What do a politician and AC have in common?
Published: 03:11 PM,Nov 05,2022 | EDITED : 07:11 PM,Nov 05,2022
I’ll tell you later. In the meantime, in what could be a significant game-changer for the Sultanate of Oman, and the entire MENA region, the Kyung Hee University in Seoul, working alongside the University of Notre Dame in the United States has this week announced the successful development of a highly efficient window treatment, a transparent radiative cooler, that can potentially reduce energy costs by reducing the need for air conditioning units in hotter climates.
This is no overnight discovery, as Professor Sang Hyuk Im and his PhD student researcher Jin Hyuk Heo first published the theoretical possibility for the ground-breaking perovskite solar cell, way back in 2015. The early trials promised so much that even though the research team laboured intensively in the interim, struggled with the limitations imposed by the diminishing efficiencies of single-layered processes, they were always confident, according to the researcher, that they would find a way.
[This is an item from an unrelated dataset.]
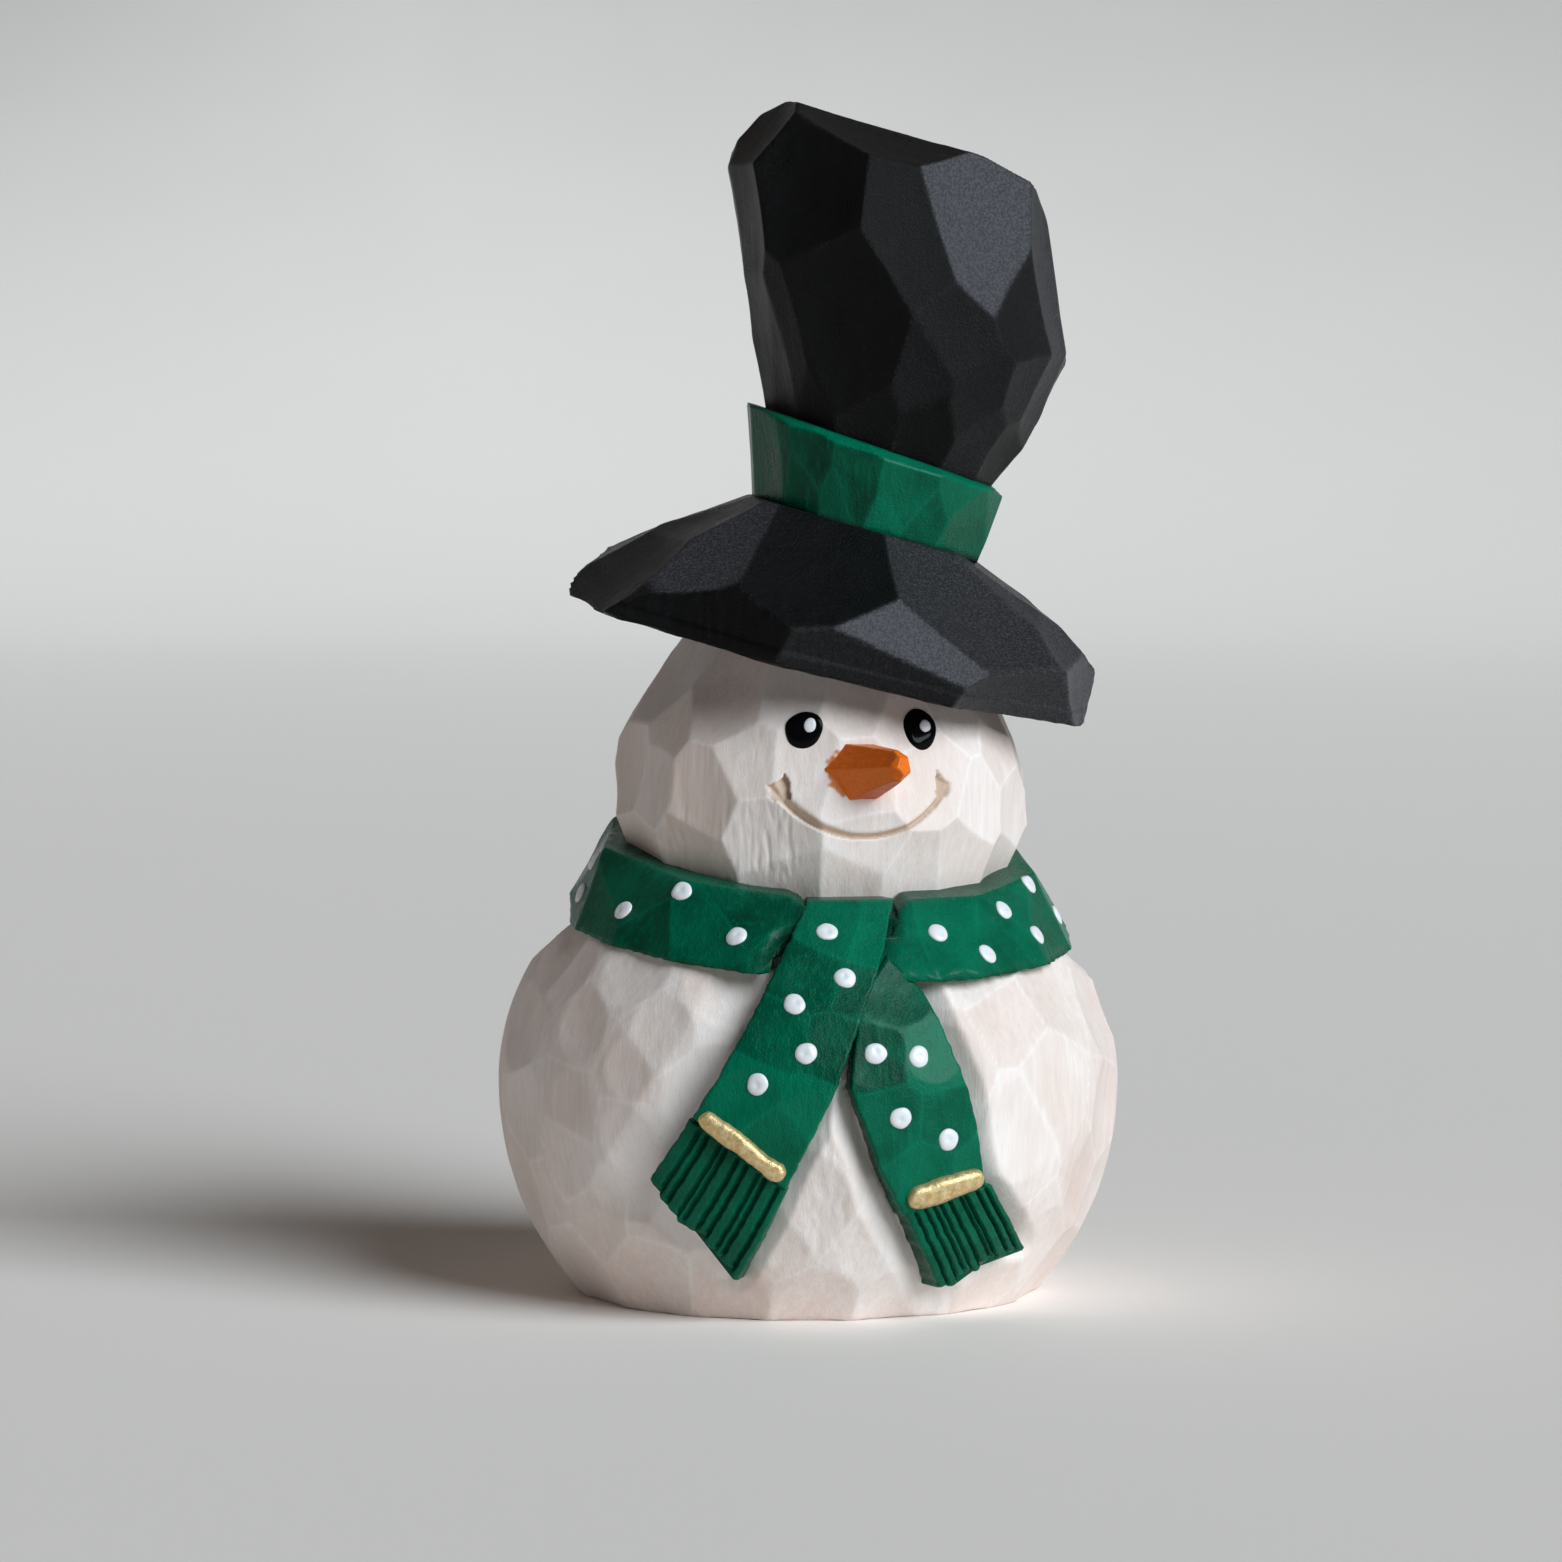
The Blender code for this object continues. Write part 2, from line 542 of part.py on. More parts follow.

This week’s announcement that they have found a way to successfully ‘sandwich’ dual layered structures within solar cell window coatings has significant energy-saving implications for the region, with the initial research theoretically proven, but without sufficient savings for commercial investment, this multi-layered nanotechnology holds so much promise for Omani society, as air conditioning free environments must be so much healthier. Personally, I wouldn’t be throwing out the units just yet, but all things being equal, the writing is on the wall.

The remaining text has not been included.